■ **Task instructions**
For this exercise, return only the lines from the line containing "attach(number, lettering.body)" through the line containing "faint mirror image.", both ends included, exactly as they are.

■ **Available data**
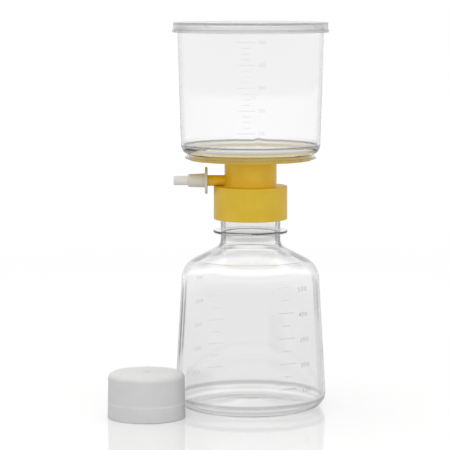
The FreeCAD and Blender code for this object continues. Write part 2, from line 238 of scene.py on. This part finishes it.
def colour(level):
    """Four colour numbers from a grey level or three numbers."""
    return (*level, 1.0) if isinstance(level, tuple) else (level, level, level, 1.0)


def object_place(shader):
    return shader.add("TexCoord").outputs["Object"]


# ---- Finishes -----------------------------------------------------------------------------
def proud_of_wall(shader, across, height, wall):
    """1 on what stands out from a tapered wall, such as its graduation marks, and 0 elsewhere."""
    foot_radius, taper = wall
    line = shader.maths("MULTIPLY_ADD", height, taper, foot_radius)
    return shader.maths("GREATER_THAN", shader.maths("SUBTRACT", across, line), PROUD)


def by_height(shader, height, stops):
    """Grey against height, from (millimetres, level) stops."""
    shares = [(place * MM / HEIGHT_SPAN, level) for place, level in stops]
    return shader.ramp(shader.maths("DIVIDE", height, HEIGHT_SPAN), shares)


def edge_line(shader, tint, facing, axes, line):
    """Darkens the tint along an outline."""
    turned = shader.ramp(facing, line.turned)
    amount = shader.maths("MULTIPLY", turned, by_height(shader, axes["Z"], line.heights))
    side = shader.maths("MULTIPLY_ADD", axes["X"], 1.0 / LEFT_TO_RIGHT, 0.5)
    share = shader.ramp(side, [(0.0, line.left), (1.0, line.right)])
    amount = shader.maths("MULTIPLY", amount, share)
    return shader.blend("MULTIPLY", amount, tint, colour(line.level))


def ring_shade(shader, tint, facing, across, height, ring):
    """Darkens the tint in a ring round the axis."""
    sideways = shader.maths("SUBTRACT", across, ring.radius * MM)
    upwards = shader.maths("SUBTRACT", height, ring.height * MM)
    away = shader.maths("DIVIDE", shader.distance(sideways, upwards), ring.reach * MM)
    amount = shader.ramp(away, [(RING_CORE, 1.0), (1.0, 0.0)])
    if ring.turned_from:
        turned = [(ring.turned_from, 0.0), (ring.turned_from + TURN_FADE, 1.0)]
        amount = shader.maths("MULTIPLY", amount, shader.ramp(facing, turned))
    return shader.blend("MULTIPLY", amount, tint, colour(ring.level))


def clear_plastic(name, ior, ripple, ripple_size, lines, rings, wall=None, roughness=0.03, clearness=1.0):
    """Clear moulded plastic with ripples from the mould.

    Its lines and rings stand for the dark edges of a studio, which gather where a moulding turns
    away or is thick. wall is the tapered wall that carries raised marks, if it has one.
    """
    material = bpy.data.materials.new(name)
    shader = Shader(material)
    place = object_place(shader)
    ripples = shader.noise(place, ripple_size, detail=1.5)
    axes = shader.add("SeparateXYZ", Vector=place).outputs
    across = shader.distance(axes["X"], axes["Y"])
    facing = shader.add("LayerWeight", Blend=0.5).outputs["Facing"]
    tint = colour(1.0)
    if wall:
        marks = proud_of_wall(shader, across, axes["Z"], wall)
        tint = shader.blend("MULTIPLY", marks, tint, colour(MARK_TINT))
    for line in lines:
        tint = edge_line(shader, tint, facing, axes, line)
    for ring in rings:
        tint = ring_shade(shader, tint, facing, across, axes["Z"], ring)
    plastic = shader.add(
        "BsdfPrincipled",
        Base_Color=tint,
        Roughness=roughness,
        IOR=ior,
        Transmission_Weight=clearness,
        Normal=shader.bump(ripples, ripple),
    )
    open_way = shader.add("BsdfTransparent", Color=colour(SHADOW_TINT))
    shadow_ray = shader.add("LightPath").outputs["Is Shadow Ray"]
    surface = shader.mix(shadow_ray, plastic.outputs["BSDF"], open_way.outputs["BSDF"])
    depth = shader.add("VolumeAbsorption", Color=colour(0.0), Density=ABSORPTION)
    shader.add("OutputMaterial", Surface=surface, Volume=depth.outputs["Volume"])
    return material


def moulded(name, base, second, roughness, texture, texture_size, band=None):
    """Solid moulded plastic: a slight cloud of a second tone and a fine spark-eroded texture."""
    mottle_size = 12 * MM
    sheen_size = 0.6 * mottle_size
    sheen_spread = 0.10
    material = bpy.data.materials.new(name)
    shader = Shader(material)
    place = object_place(shader)
    cloud = shader.ramp(shader.noise(place, mottle_size, detail=3.0), [(0.35, base), (0.68, second)])
    if band:
        along = shader.add("SeparateXYZ", Vector=place).outputs[band.axis]
        middle = (band.low + band.high) / 2 * MM
        half_length = (band.high - band.low) / 2 * MM
        inside = shader.maths("COMPARE", along, middle, half_length)
        cloud = shader.blend("MULTIPLY", inside, cloud, colour(band.glow))
    grain = shader.noise(place, texture_size, roughness=0.6)
    patches = shader.noise(place, sheen_size)
    sheen = shader.maths("MULTIPLY_ADD", patches, sheen_spread, roughness - sheen_spread / 2)
    plastic = shader.add(
        "BsdfPrincipled",
        Base_Color=cloud,
        Roughness=sheen,
        IOR=1.49,
        Normal=shader.bump(grain, texture),
    )
    shader.add("OutputMaterial", Surface=plastic.outputs["BSDF"])
    return material


def clear_looks():
    """The bottle, the funnel and the lid."""
    return {
        "receiver_bottle": clear_plastic(
            "bottle_plastic", ior=1.57, ripple=0.04 * MM, ripple_size=22 * MM,
            lines=BOTTLE_LINES, rings=BOTTLE_RINGS, wall=BOTTLE_WALL),
        "funnel": clear_plastic(
            "funnel_plastic", ior=1.58, ripple=0.02 * MM, ripple_size=30 * MM,
            lines=[FUNNEL_OUTLINE], rings=[LEDGE_CORNER, FUNNEL_FOOT, FUNNEL_FOOT_CORE], wall=FUNNEL_WALL),
        "funnel_lid": clear_plastic(
            "lid_plastic", ior=1.58, ripple=0.02 * MM, ripple_size=30 * MM,
            lines=[], rings=[LID_BEAD], roughness=0.12, clearness=0.85),
    }


def moulded_looks():
    """The pieces that can't be seen through."""
    return {
        "filter_base": moulded(
            "yellow_plastic_look", base=(0.80, 0.53, 0.025), second=(0.84, 0.57, 0.035),
            roughness=0.36, texture=0.01 * MM, texture_size=0.6 * MM, band=BASE_STEM),
        "bottle_cap": moulded(
            "white_plastic_look", base=(0.71, 0.71, 0.71), second=(0.74, 0.74, 0.74),
            roughness=0.45, texture=0.01 * MM, texture_size=0.5 * MM, band=CAP_GROOVE),
        "hose_adapter": moulded(
            "milky_plastic_look", base=(0.72, 0.67, 0.56), second=(0.76, 0.72, 0.63),
            roughness=0.4, texture=0.01 * MM, texture_size=0.6 * MM, band=ADAPTER_NARROW_STEP),
        "neck_gasket": moulded(
            "seal_look", base=(0.55, 0.55, 0.54), second=(0.6, 0.6, 0.58),
            roughness=0.6, texture=0.01 * MM, texture_size=0.8 * MM),
        "filter_membrane": moulded(
            "membrane_look", base=(0.93, 0.93, 0.92), second=(0.96, 0.96, 0.96),
            roughness=0.8, texture=0.02 * MM, texture_size=0.4 * MM),
        "arm_plug": moulded(
            "cotton_look", base=(0.8, 0.8, 0.78), second=(0.88, 0.88, 0.86),
            roughness=0.9, texture=0.1 * MM, texture_size=0.4 * MM),
    }


def finish_pieces():
    """Gives every CAD piece its material, and returns the materials by piece."""
    looks = {**clear_looks(), **moulded_looks()}
    for name, look in looks.items():
        for slot in nodes[name].material_slots:
            slot.material = look
    return looks


# ---- Raised numbers -------------------------------------------------------------------------
def add_number(name, label, lettering, height, bearing):
    """A plain number in relief on a tapered wall, centred at a height and a bearing."""
    letters = bpy.data.curves.new(name, "FONT")
    letters.body = str(label)
    letters.size = lettering.size
    letters.space_character = lettering.spacing
    letters.extrude = NUMBER_RELIEF
    letters.resolution_u = 3
    letters.align_x = "CENTER"
    letters.align_y = "CENTER"
    flat = bpy.data.objects.new(name, letters)
    mesh = bpy.data.meshes.new_from_object(flat)
    bpy.data.objects.remove(flat)
    bpy.data.curves.remove(letters)
    foot_radius, taper = lettering.wall
    for vertex in mesh.vertices:
        along, up, out = vertex.co
        radius = foot_radius + taper * (height + up) + out
        angle = math.radians(bearing) + along / radius
        vertex.co = (radius * math.sin(angle), -radius * math.cos(angle), height + up)
    mesh.name = name
    mesh.materials.clear()
    mesh.materials.append(lettering.look)
    number = bpy.data.objects.new(name, mesh)
    scene.collection.objects.link(number)
    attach(number, lettering.body)


def add_numbers(looks):
    """The millilitres beside each long mark, a little under its line on the bottle."""
    on_bottle = Lettering(4.2 * MM, 1.4, BOTTLE_WALL, "bottle", looks["receiver_bottle"])
    on_funnel = Lettering(3.4 * MM, 1.0, FUNNEL_WALL, "filter_top", looks["funnel"])
    for label, height in BOTTLE_MARKS:
        for side, bearing in BOTTLE_BEARINGS.items():
            name = f"bottle_number_{side}_{label}"
            add_number(name, label, on_bottle, height - UNDER_LINE, bearing)
    for label, height in FUNNEL_MARKS:
        add_number(f"funnel_number_{label}", label, on_funnel, height, FUNNEL_BEARING)


# ---- Studio -------------------------------------------------------------------------------
def floor_material(half_width):
    """White acrylic, lifted towards white for the camera, with a shadow and a faint mirror image.

    The ramps run from the axis out to the floor's half width.
    """
    lift_stops = [(0.05, 0.36), (0.15, 0.40), (0.5, 0.8)]
    through_stops = [
        (0.012, 0.9), (0.017, 0.80), (0.13, 0.80), (0.17, 0.92),
        (0.24, 1.15), (0.33, 1.15), (0.45, 1.0),
    ]
    material = bpy.data.materials.new("floor")
    shader = Shader(material)
    ray = shader.add("LightPath").outputs
    place = shader.add("SeparateXYZ", Vector=object_place(shader)).outputs
    far = shader.maths("DIVIDE", shader.distance(place["X"], place["Y"]), half_width)
    lift = shader.maths("MULTIPLY", ray["Is Camera Ray"], shader.ramp(far, lift_stops))
    white = shader.add("BsdfDiffuse", Color=colour(0.62))
    glow = shader.add("Emission", Color=colour(1.0), Strength=lift)
    matt = shader.add("AddShader")
    shader.put(matt.inputs[0], white.outputs["BSDF"])
    shader.put(matt.inputs[1], glow.outputs["Emission"])
    gloss = shader.add("BsdfGlossy", Color=colour(1.0), Roughness=0.03)
    fresnel = shader.add("Fresnel", IOR=2.1).outputs["Fac"]
    surface = shader.mix(fresnel, matt.outputs["Shader"], gloss.outputs["BSDF"])
    through = shader.add("Emission", Color=shader.ramp(far, through_stops), Strength=1.0)
    surface = shader.mix(ray["Is Transmission Ray"], surface, through.outputs["Emission"])
    shader.add("OutputMaterial", Surface=surface)
    return material


def make_floor():
    """A wide level sheet, a hair below the foot."""
    half_width = 4.0
    gap_below_foot = 0.05 * MM
    corners = [(x * half_width, y * half_width, 0) for x, y in ((-1, -1), (1, -1), (1, 1), (-1, 1))]
    mesh = bpy.data.meshes.new("floor")
    mesh.from_pydata(corners, [], [(0, 1, 2, 3)])
    mesh.materials.append(floor_material(half_width))
    floor = bpy.data.objects.new("floor", mesh)
    floor.location.z = -gap_below_foot
    scene.collection.objects.link(floor)


def light_studio():
    """Soft light from all round, white to the camera, with darker zones for gloss and glass.

    The ramps run from straight down to straight up.
    """
    soft_stops = [(0.45, 0.50), (0.75, 0.62), (1.0, 0.8)]
    mirrored_stops = [(0.74, 0.97), (0.79, 0.35), (0.86, 0.35), (0.9, 1.2)]
    through_stops = [(0.50, 0.92), (0.52, 0.72), (0.62, 0.72), (0.70, 0.92), (0.79, 0.7), (0.9, 1.2)]
    world = bpy.data.worlds.new("studio")
    scene.world = world
    shader = Shader(world)
    ray = shader.add("LightPath").outputs
    direction = shader.add("TexCoord").outputs["Generated"]
    height = shader.add("SeparateXYZ", Vector=direction).outputs["Z"]
    rise = shader.maths("MULTIPLY_ADD", height, 0.5, 0.5)
    soft = shader.ramp(rise, soft_stops)
    level = shader.blend("MIX", ray["Is Glossy Ray"], soft, shader.ramp(rise, mirrored_stops))
    level = shader.blend("MIX", ray["Is Transmission Ray"], level, shader.ramp(rise, through_stops))
    shown = shader.blend("MIX", ray["Is Camera Ray"], level, colour(1.0))
    light = shader.add("Background", Color=shown, Strength=1.0)
    shader.add("OutputWorld", Surface=light.outputs["Background"])


def add_lamp(name, place, target, size, strength):
    data = bpy.data.lights.new(name, "AREA")
    data.shape = "RECTANGLE"
    data.size, data.size_y = size
    data.energy = strength
    lamp = bpy.data.objects.new(name, data)
    lamp.location = place
    lamp.rotation_euler = (Vector(target) - Vector(place)).to_track_quat("-Z", "Y").to_euler()
    # The lamps light the object but show in nothing
    lamp.visible_glossy = False
    lamp.visible_transmission = False
    lamp.visible_camera = False
    scene.collection.objects.link(lamp)


def add_lamps():
    centre = (0, 0, 0.12)
    add_lamp("overhead", (0, 0.1, 1.3), centre, (1.2, 1.2), 7.5)
    add_lamp("front_fill", (-0.1, -1.6, 0.9), centre, (1.0, 1.0), 5.5)


set_camera()
add_numbers(finish_pieces())
make_floor()
light_studio()
add_lamps()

■ **Solved problem**
    attach(number, lettering.body)


def add_numbers(looks):
    """The millilitres beside each long mark, a little under its line on the bottle."""
    on_bottle = Lettering(4.2 * MM, 1.4, BOTTLE_WALL, "bottle", looks["receiver_bottle"])
    on_funnel = Lettering(3.4 * MM, 1.0, FUNNEL_WALL, "filter_top", looks["funnel"])
    for label, height in BOTTLE_MARKS:
        for side, bearing in BOTTLE_BEARINGS.items():
            name = f"bottle_number_{side}_{label}"
            add_number(name, label, on_bottle, height - UNDER_LINE, bearing)
    for label, height in FUNNEL_MARKS:
        add_number(f"funnel_number_{label}", label, on_funnel, height, FUNNEL_BEARING)


# ---- Studio -------------------------------------------------------------------------------
def floor_material(half_width):
    """White acrylic, lifted towards white for the camera, with a shadow and a faint mirror image.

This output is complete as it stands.